VAT invoice: A supplier issues an invoice for €240 including 20% VAT. The VAT amount is 240 × 20 ÷ 120 = €40. The net value is €200.
Expense reimbursement: An employee submits a meal receipt for £57.60 including 20% VAT. The VAT reclaim is 57.60 × 20 ÷ 120 = £9.60, leaving £48.00 as the net expense.
Quoted project total: A contractor agrees a gross amount of $5,350 including 7% tax. The tax portion is 5,350 × 7 ÷ 107 = $350, and the underlying contract value is $5,000.
Rounding and compliance issues
Tax calculations often look simple but become sensitive once rounding rules are applied. In practice, organizations may round:
- per line item
- per invoice total
- to the nearest cent, penny, or smallest currency unit
- according to local statutory guidance
This means your manual back-calculation might differ by a cent from an official invoice depending on how the seller computed tax. The safest approach is to apply the jurisdiction’s approved method consistently and keep supporting records.

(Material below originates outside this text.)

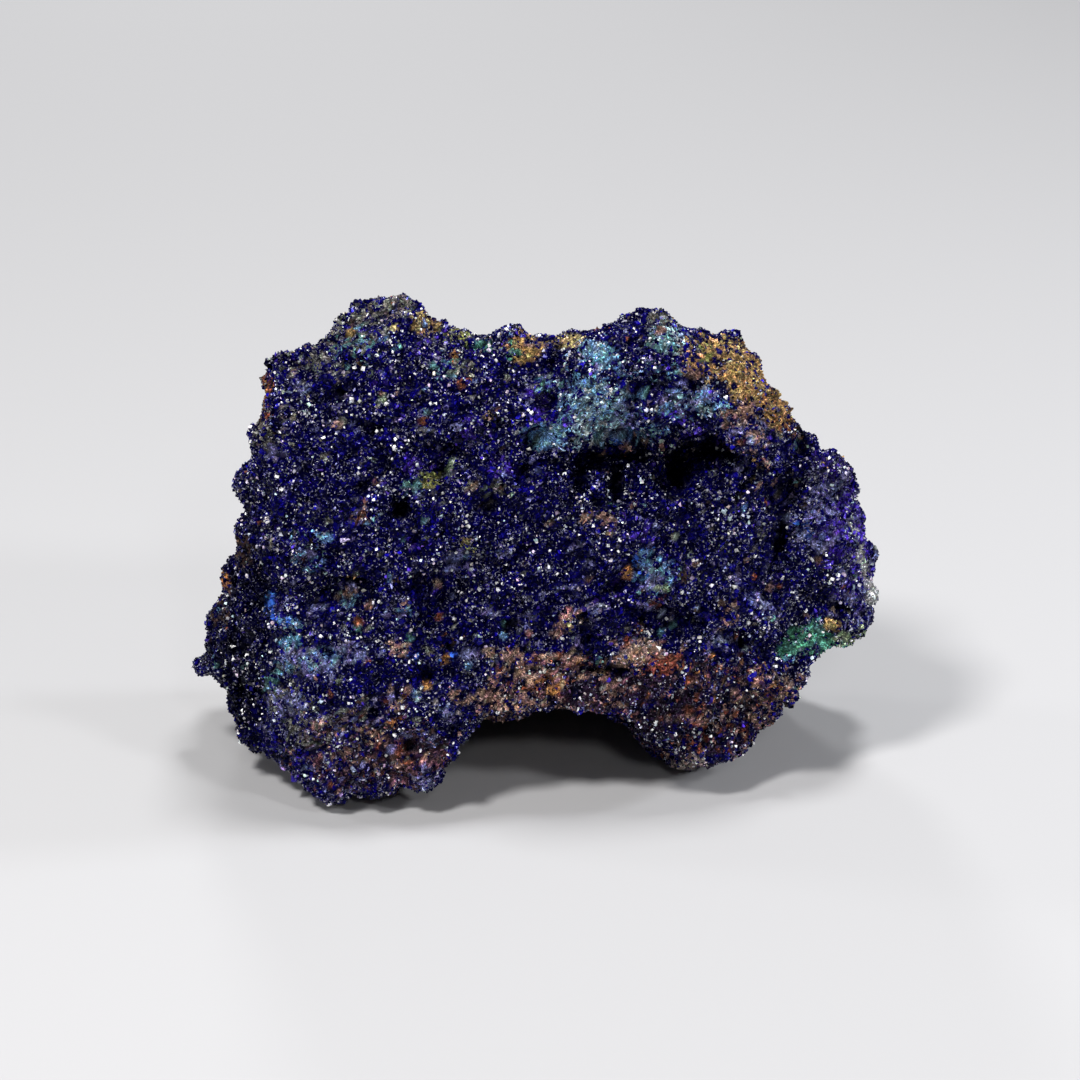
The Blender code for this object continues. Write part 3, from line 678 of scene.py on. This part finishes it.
def relief(points, forms):
    """The sum of the forms' heights at each point, in metres."""
    x, y = in_frame(points)
    ragged = ragged_edge(points)
    total = np.zeros(len(points))
    for cx, cy, wide, high, height, *turn in forms:
        gap = ellipse(x, y, cx, cy, wide * 1.15, high * 1.15, *turn)
        fade = np.clip(1.25 - gap + 0.6 * (ragged - 0.5), 0.0, 1.0)
        total += height * MM * fade * fade * (3.0 - 2.0 * fade)
    return total


def press(points, normals):
    """How far each point moves away from the camera into the hollows, in metres."""
    facing = np.clip((normals @ TO_CAMERA + 0.1) * 2.5, 0.0, 1.0)
    return -relief(points, HOLLOWS) * facing


def build_rock(material):
    """The CAD solid, remeshed finely, with its knobs of growth and its hollows."""
    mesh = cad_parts[NODE].data.copy()
    bm = bmesh.new()
    bm.from_mesh(mesh)
    bmesh.ops.remove_doubles(bm, verts=bm.verts, dist=1e-6)
    bm.to_mesh(mesh)
    bm.free()
    rock = add_piece("rock", mesh, material)
    remesh = rock.modifiers.new("Remesh", "REMESH")
    remesh.mode = "VOXEL"
    remesh.voxel_size = ROCK_VOXEL
    smooth = rock.modifiers.new("Smooth", "SMOOTH")
    smooth.factor = 0.5
    smooth.iterations = ROCK_SMOOTHINGS
    settle(rock)
    mesh = rock.data
    points, normals = read_mesh(mesh)
    swell = relief(points, EDGES) - SINK
    for apart, height, seed in KNOBS:
        near, _, number = knobs_near(points, apart * MM, seed)
        dome = np.clip(1.0 - (near / KNOB_RADIUS) ** 2, 0.0, 1.0)
        swell += height * MM * (dome * (0.75 + 0.5 * number) - 0.62)
    free = np.clip(points[:, 2] / FLAT_BELOW, 0.0, 1.0)
    points += normals * (swell * free)[:, None]
    points -= TO_CAMERA * (press(points, normals) * free)[:, None]
    points[:, 2] = np.maximum(points[:, 2], 0.0)
    mesh.vertices.foreach_set("co", points.ravel())
    mesh.update()
    return rock


def openness(rock, points, normals):
    """From 0 deep in a gap to 1 on an open knob, for each of the rock's points."""
    tree = BVHTree.FromObject(rock, bpy.context.evaluated_depsgraph_get())
    rng = np.random.default_rng(SEED + 5)
    rays = OPEN_RAYS
    clear = np.zeros(len(points))
    for _ in range(rays):
        away = normals + rng.normal(0.0, 0.6, normals.shape)
        away /= np.linalg.norm(away, axis=1)[:, None]
        starts = points + normals * 0.12 * MM
        for index, (start, way) in enumerate(zip(starts.tolist(), away.tolist())):
            hit = tree.ray_cast(start, way, OPEN_REACH)[3]
            clear[index] += 1.0 if hit is None else 0.7 * hit / OPEN_REACH
    return clear / rays


def shade(points, clear):
    """Painted shade: how much of a colour is left in the gaps, the cracks and the dark hollows, where
    shade falls.
    """
    x, y = in_frame(points)
    ragged = ragged_edge(points)
    left = crack_shade(points) * (0.08 + 0.92 * np.clip((clear - 0.32) / 0.52, 0.0, 1.0))
    for cx, cy, wide, high, lost, *turn in PAINTED_SHADE:
        gap = ellipse(x, y, cx, cy, wide, high, *turn)
        fade = np.clip(1.3 * (1.15 - gap + 0.6 * (ragged - 0.5)), 0.0, 1.0)
        left *= 1.0 - lost * fade * (points[:, 1] < 8.0 * MM)
    return left


def add_lit(mesh, lit):
    """Keep how much light is left at each corner, for the materials."""
    layer = mesh.attributes.new("lit", "FLOAT", "POINT")
    layer.data.foreach_set("value", lit.astype(np.float32))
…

Real reference data that affects tax calculations
Tax extraction methods matter because tax systems and rates vary widely. According to the OECD, standard VAT rates among member countries commonly fall in the mid-to-high teens or above, with many jurisdictions using 20% or more. In the United States, state and local sales tax systems are layered, so the effective consumer-facing rate often combines multiple rates. These real-world differences make it essential to know whether the displayed price is tax-inclusive.
| Reference Statistic | Illustrative Value | Why It Matters for Gross Tax Calculation |
|---|---|---|
| Common standard VAT rate in many OECD economies | 20% is widely used | A 20% VAT means tax is 16.67% of a tax-inclusive gross amount. |
| Typical U.S. state sales tax rates | Often range from 4% to above 7% before local add-ons | Combined rates change the tax share inside a receipt total and require accurate extraction. |
| Zero-sales-tax states in the U.S. | Several states levy no statewide sales tax | Not every gross consumer payment contains sales tax, so assumption checking is critical. |
Frequent mistakes to avoid
- Applying the tax rate directly to the gross amount when tax is already included.
- Forgetting to convert percentages properly when using decimal formulas.
- Using the wrong local rate or ignoring local surtaxes.
- Ignoring reduced rates, exemptions, or zero-rated items.
- Overlooking rounding policy differences.
Practical shortcut for mental math
If tax is included and the rate is simple, you can often estimate the tax fraction quickly:
- At 10%, tax is 10/110 = 1/11 of gross.
- At 20%, tax is 20/120 = 1/6 of gross.
- At 25%, tax is 25/125 = 1/5 of gross.
That means a gross total of $240 at 20% tax contains about $40 tax because one-sixth of 240 is 40.
Where to verify official tax guidance
For compliance-sensitive work, consult official sources. Helpful starting points include the Internal Revenue Service, the U.S. Small Business Administration, and Cornell Law School’s Legal Information Institute. These sources can help clarify terminology, recordkeeping expectations, and legal definitions, although transaction-specific rates may still be governed by state, local, or international tax authorities.
Bottom line
To calculate the amount of tax in a gross total, you need the total amount and the applicable tax rate, then you apply the extraction formula rather than the add-on formula. If tax is included, use:
Tax = Gross × Rate ÷ (100 + Rate)
That single formula gives you the tax portion buried inside the total. Once you know the tax, subtract it from gross to get the net amount. This distinction is fundamental for invoice validation, budget analysis, reimbursement review, VAT recovery, and sales tax reporting. If you want fast and reliable results, use the calculator above, then review the formula displayed in the result panel so you can understand exactly how the number was produced.